Always great to see someone who finds something broken, and fixes it for others to move forward.

Thank you.

dklend122 2230 days ago

In addition to the excellent answer by the author below, I'd like to say that Julia can get within spitting distance (or even sometimes exceed) C++ speeds (and even BLAS). So if a comparable amount of work went into optimizing specific paths through generic code (or even the generic code itself), it could be as fast. Also, one can write CUDA kernels in pure Julia.

master_yoda_1 2230 days ago

Looks like I need to start learning julia

vishvananda 2231 days ago

Nice work on this! I was behind the implementation at oracle which you referenced in the tutorial. I still keep tabs on the lc0 crowd which seems to be pushing into new ideas. Did you pull anything else from the leela crowd besides prior-temperature? It looks like maybe you also tried a WLD output head as well?

jonath_laurent 2230 days ago

What do you mean by WLD output head?

So far, the main idea I have pulled from the Lc0 crowd is to have a prior temperature indeed.
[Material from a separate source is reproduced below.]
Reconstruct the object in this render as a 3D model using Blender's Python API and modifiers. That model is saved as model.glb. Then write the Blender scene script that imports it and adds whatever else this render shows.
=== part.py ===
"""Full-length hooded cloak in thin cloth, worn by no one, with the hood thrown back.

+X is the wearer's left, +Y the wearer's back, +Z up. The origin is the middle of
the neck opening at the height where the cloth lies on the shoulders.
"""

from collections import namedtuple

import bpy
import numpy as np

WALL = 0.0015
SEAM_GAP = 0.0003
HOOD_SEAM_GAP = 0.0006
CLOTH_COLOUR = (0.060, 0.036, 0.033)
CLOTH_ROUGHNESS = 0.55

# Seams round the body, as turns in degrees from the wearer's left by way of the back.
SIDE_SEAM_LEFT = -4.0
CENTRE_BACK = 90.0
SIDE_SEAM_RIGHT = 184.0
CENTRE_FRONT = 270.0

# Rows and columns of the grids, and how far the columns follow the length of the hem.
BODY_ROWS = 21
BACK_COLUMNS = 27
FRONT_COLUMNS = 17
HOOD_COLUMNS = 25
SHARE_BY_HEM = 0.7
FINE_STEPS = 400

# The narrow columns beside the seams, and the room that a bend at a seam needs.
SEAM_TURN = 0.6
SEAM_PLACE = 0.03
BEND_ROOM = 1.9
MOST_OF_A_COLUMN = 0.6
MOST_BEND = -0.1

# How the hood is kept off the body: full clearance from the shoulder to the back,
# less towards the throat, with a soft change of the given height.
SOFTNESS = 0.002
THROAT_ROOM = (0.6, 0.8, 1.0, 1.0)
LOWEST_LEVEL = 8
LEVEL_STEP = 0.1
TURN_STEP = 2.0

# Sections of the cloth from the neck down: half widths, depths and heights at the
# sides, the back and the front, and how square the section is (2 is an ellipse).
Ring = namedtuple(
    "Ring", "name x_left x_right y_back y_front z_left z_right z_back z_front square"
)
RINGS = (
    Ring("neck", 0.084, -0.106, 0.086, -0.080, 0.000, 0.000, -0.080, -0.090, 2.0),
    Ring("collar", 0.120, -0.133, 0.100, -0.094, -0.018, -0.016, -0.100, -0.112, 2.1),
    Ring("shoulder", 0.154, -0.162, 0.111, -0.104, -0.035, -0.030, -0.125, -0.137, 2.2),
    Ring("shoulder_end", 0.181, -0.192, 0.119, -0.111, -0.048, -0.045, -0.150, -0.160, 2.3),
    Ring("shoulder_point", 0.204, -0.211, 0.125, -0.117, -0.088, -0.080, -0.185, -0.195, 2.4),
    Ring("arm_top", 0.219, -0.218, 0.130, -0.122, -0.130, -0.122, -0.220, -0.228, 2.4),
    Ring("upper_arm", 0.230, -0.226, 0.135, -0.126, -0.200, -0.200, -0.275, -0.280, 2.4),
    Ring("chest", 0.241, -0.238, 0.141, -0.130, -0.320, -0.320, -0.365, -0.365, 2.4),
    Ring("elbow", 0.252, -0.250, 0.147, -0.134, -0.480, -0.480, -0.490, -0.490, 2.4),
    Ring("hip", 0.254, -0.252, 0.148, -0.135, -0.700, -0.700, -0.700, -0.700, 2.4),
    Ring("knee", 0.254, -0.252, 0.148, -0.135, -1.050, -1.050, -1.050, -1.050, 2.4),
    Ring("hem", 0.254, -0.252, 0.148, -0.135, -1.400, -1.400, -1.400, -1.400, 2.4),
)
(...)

The next thing I am planning to add is the possibility to batch inference requests across game simulations instead of relying on asynchronous MCTS. In your blog series, you anticipate the problem of the virtual loss introducing some exploration bias in the search but ultimately concludes that it does not change much:

[Citation from your blog series]: "Technically, virtual loss adds some degree of exploration to game playouts, as it forces move selection down paths that MCTS may not naturally be inclined to visit, but we never measured any detrimental (or beneficial) effect due to its use."

Interestingly, it seems that the LC0 team had a different experience here. I myself ran some tests and going from 32 to 4 workers (for 600 MCTS simulations per turn) on my connect-four agent results in a significant increase in performances. This may be due to the fact that I use a much smaller neural network than yours, which is ultimately not as strong.
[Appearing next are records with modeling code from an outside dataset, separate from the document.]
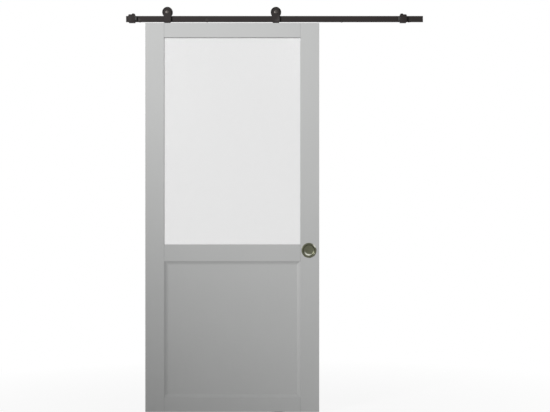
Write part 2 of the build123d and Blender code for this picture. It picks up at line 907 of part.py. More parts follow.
def save_leaf():
    """The door leaf with its pane, panel and pulls."""
    save(stile(leaf_left, opening_left), "left_stile")
    save(stile(leaf_right, opening_right), "right_stile")
    save(top_rail(), "top_rail")
    lock_cuts = [glass_rebate(glass_bottom), panel_channel(panel_top)]
    save(mould_rail(panel_top, glass_bottom, lock_cuts, lock_dowels), "lock_rail")
    save(bottom_rail(), "bottom_rail")
    save(frame_dowels(), "frame_dowels")
    save(glass_pane(), "glass_pane")
    save(glass_seal(), "glass_seal")
    save(lower_panel(), "lower_panel")
    save_beads()
    save(cup_pull(leaf_front, 1), "front_cup_pull")
    save(cup_pull(leaf_back, -1), "rear_cup_pull")


def save_hangers():
    """The straps, axles, bearings and wheels that the leaf hangs from."""
    for side, x in axles.items():
        save(hanger_strap(x), f"{side}_hanger_strap")
        save(axle_bolt(x), f"{side}_axle_bolt")
        save(axle_tube(x, inner_race, bearing_front, strap_back), f"{side}_axle_spacer")
        save(bearing_ring(x, axle_radius + fit_play, inner_race), f"{side}_bearing_inner")
        save(bearing_ring(x, outer_race, bearing_radius - fit_play), f"{side}_bearing_outer")
        save(bearing_balls(x), f"{side}_bearing_balls")
        save(bearing_cage(x), f"{side}_bearing_cage")
        save(wheel(x), f"{side}_wheel")
    save(hanger_screws(), "hanger_screws")
    save(axle_washers(), "axle_washers")
    save(axle_nuts(), "axle_nuts")


os.makedirs("parts", exist_ok=True)
save_track()
save_leaf()
save_hangers()
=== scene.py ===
"""Looks of a sliding door: its paint, glass, track, hangers, wheels and pulls, in a plain studio."""

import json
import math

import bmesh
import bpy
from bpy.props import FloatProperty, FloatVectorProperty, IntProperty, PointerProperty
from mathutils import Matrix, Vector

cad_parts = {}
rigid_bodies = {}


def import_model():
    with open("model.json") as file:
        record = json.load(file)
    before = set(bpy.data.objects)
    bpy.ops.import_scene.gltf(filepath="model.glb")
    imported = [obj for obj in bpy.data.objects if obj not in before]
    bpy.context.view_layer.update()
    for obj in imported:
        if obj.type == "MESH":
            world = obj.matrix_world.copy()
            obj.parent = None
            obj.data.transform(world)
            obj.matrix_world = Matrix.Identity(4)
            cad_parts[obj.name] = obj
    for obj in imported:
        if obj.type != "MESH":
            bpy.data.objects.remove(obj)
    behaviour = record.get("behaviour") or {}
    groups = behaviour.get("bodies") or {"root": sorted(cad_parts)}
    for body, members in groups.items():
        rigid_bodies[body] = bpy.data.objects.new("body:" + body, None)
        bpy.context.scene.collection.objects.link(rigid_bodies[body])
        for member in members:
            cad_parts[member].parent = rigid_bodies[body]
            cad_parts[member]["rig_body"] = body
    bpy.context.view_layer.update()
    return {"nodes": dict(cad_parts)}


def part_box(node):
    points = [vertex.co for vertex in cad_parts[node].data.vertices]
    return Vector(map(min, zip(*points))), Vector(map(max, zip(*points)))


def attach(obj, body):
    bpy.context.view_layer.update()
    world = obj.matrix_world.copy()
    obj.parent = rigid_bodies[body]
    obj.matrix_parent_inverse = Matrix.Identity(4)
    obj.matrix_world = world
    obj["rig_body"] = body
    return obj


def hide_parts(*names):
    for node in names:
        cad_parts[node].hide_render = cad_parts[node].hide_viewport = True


bl_info = {
    "name": "Sliding Door",
    "version": (1, 0, 0),
    "blender": (4, 5, 0),
    "location": "3D View > Sidebar > Door",
    "description": "Models and finishes a door leaf that hangs on a flat bar track",
    "category": "Object",
}

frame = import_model()

# Lengths are in metres. A depth is a distance in front of the wall, so a place's y is minus its depth.
LEFT_AND_RIGHT = ("left", "right")
FRONT = Vector((0, -1, 0))
INWARD = {
    "left": Vector((1, 0, 0)),
    "right": Vector((-1, 0, 0)),
    "top": Vector((0, 0, -1)),
    "bottom": Vector((0, 0, 1)),
}
DEPTH_TO_DOWN = Matrix.Rotation(-math.pi / 2, 4, "X")
CLOSE = 1e-5
CLEAR = 0.001
SEAT_LAND = 0.0004
WALL_FIXINGS = range(1, 6)


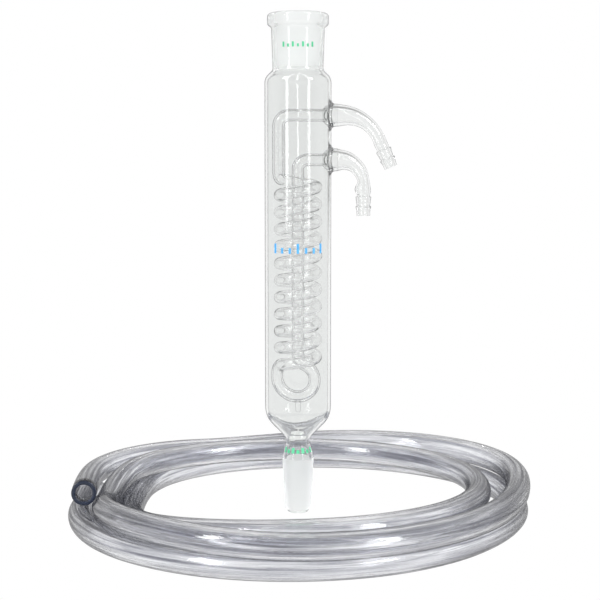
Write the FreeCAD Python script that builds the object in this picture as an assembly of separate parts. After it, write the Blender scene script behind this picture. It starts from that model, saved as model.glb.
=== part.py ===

Related to this, there is a question I have wanted to ask you since I found your blog article series: did you make experiments with smaller networks and what were the results? What is the smallest architecture you tried and how did it perform?

vishvananda 2230 days ago

The lc0 group has switched the result prediction to predict win, loss, and draw probabilities instead of just win/loss. Some information can be found in https://lczero.org/blog/2020/04/wdl-head/

vishvananda 2230 days ago

we did a lot of our early experimentation with small networks. I don't think we went any smaller than 5 layers of 64 filters as we mentioned here: https://medium.com/oracledevs/lessons-from-alpha-zero-part-5...

jonath_laurent 2230 days ago

And what were the results of these experiments? What error rate can you reach with the smallest network architecture you tried for example?

vishvananda 2230 days ago

Unfortunately I don't remember the exact numbers, but I think it was a couple percentage points worse than we were able to get with the large models.
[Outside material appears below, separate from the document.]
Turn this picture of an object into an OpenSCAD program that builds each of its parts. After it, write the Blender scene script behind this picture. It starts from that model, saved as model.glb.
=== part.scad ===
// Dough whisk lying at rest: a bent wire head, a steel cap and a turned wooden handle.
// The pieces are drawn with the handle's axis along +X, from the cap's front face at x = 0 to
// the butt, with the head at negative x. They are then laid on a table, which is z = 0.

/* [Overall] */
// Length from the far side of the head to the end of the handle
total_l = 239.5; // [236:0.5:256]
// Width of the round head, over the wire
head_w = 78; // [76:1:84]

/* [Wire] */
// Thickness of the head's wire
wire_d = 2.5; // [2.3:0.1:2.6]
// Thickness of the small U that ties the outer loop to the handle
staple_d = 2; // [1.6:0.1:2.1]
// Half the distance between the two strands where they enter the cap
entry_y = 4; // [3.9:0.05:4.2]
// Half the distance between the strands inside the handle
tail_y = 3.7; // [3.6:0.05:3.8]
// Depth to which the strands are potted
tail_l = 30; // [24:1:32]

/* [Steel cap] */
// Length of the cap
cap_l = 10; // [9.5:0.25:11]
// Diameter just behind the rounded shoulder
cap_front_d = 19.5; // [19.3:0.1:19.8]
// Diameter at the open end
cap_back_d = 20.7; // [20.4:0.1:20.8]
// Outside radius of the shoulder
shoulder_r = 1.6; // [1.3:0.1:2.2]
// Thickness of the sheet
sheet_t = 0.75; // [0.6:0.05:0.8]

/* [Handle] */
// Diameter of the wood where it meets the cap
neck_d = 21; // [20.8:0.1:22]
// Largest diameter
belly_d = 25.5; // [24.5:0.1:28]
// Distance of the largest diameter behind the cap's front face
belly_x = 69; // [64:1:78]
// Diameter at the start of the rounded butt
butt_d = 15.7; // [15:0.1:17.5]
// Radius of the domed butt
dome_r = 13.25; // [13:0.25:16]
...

jonath_laurent 2230 days ago

This is interesting, thanks! Is there anything else you can tell me about the results of your experiments with small networks? I am really interested in this.

For example: did you notice than increasing or decreasing network size required significant changes in other hyperparameters? Are small networks learning faster at the beginning of training before they start to plateau?

MaxBarraclough 2231 days ago

Hi, thanks for this great project.

Connect Four was used as a demonstration. I presume this is because it's much easier/cheaper to train a Connect Four AI, compared to Go?

jonath_laurent 2231 days ago

Yes. Go 19x19 would be completely intractable on a single machine (one comment is citing a $25 million cost estimate in computing power to train AlphaGo Zero). A more reasonable target would be Go 9x9 but even this would be an extreme challenge on a single machine.

There is an Oracle blog article series about training a close-to-perfect Connect Four player using AlphaZero. Even here, they had to rely on multiple GPUs.

You have to keep in mind that AlphaZero is an extremely sample-inefficient learning technique, even for simple problems. Rather, the strengths of this algorithm is that 1) it is pretty generic and 2) it can leverage huge amounts of computation.

patagurbon 2231 days ago

Do you have any thoughts about multi GPU training? I haven't seen many options for Flux previously, but didn't dig very much.

jonath_laurent 2231 days ago

Multiple GPUs support definitely belongs to the TODO list. However, I am currently limited by the state of CUDA.jl on this, as it does not have a device-aware memory pool yet.

I am also looking forward to CUDA.jl supporting f16 and int8 computations, which may enable another big speedup.

doublesCs 2231 days ago

No questions. Just wanted to thank you for sharing. People like you make the world better one tiny bit at a time.

jonath_laurent 2231 days ago

Thanks for your kind message.

dandanua 2230 days ago

This is great! But what are your thoughts about MuZero? :)

jonath_laurent 2229 days ago

I think that MuZero is a fascinating algorithm, but that a lot of news articles are misleading when they present it as a new, superior substitute for AlphaZero.

MuZero is solving a harder problem, in which the learning agent does not have a model of the environment from the start (e.g. it does not know the rules of the game a priori). This makes it potentially applicable to a larger number of real-world challenges.

However, I haven't seen any evidence that it is any better than AlphaZero at learning games such as Chess or Go. Although DeepMind reports that their MuZero agent "slightly exceeds the performances of AlphaZero on Go", they say nothing about the training time and tuning effort spent on each.

As far as I understand and in the absence of further data, I think AlphaZero is still the superior choice to solve games with known rules, especially if you don't have DeepMind's level of computing resources.

If anyone knows better about this, I would be happy to be proven wrong though.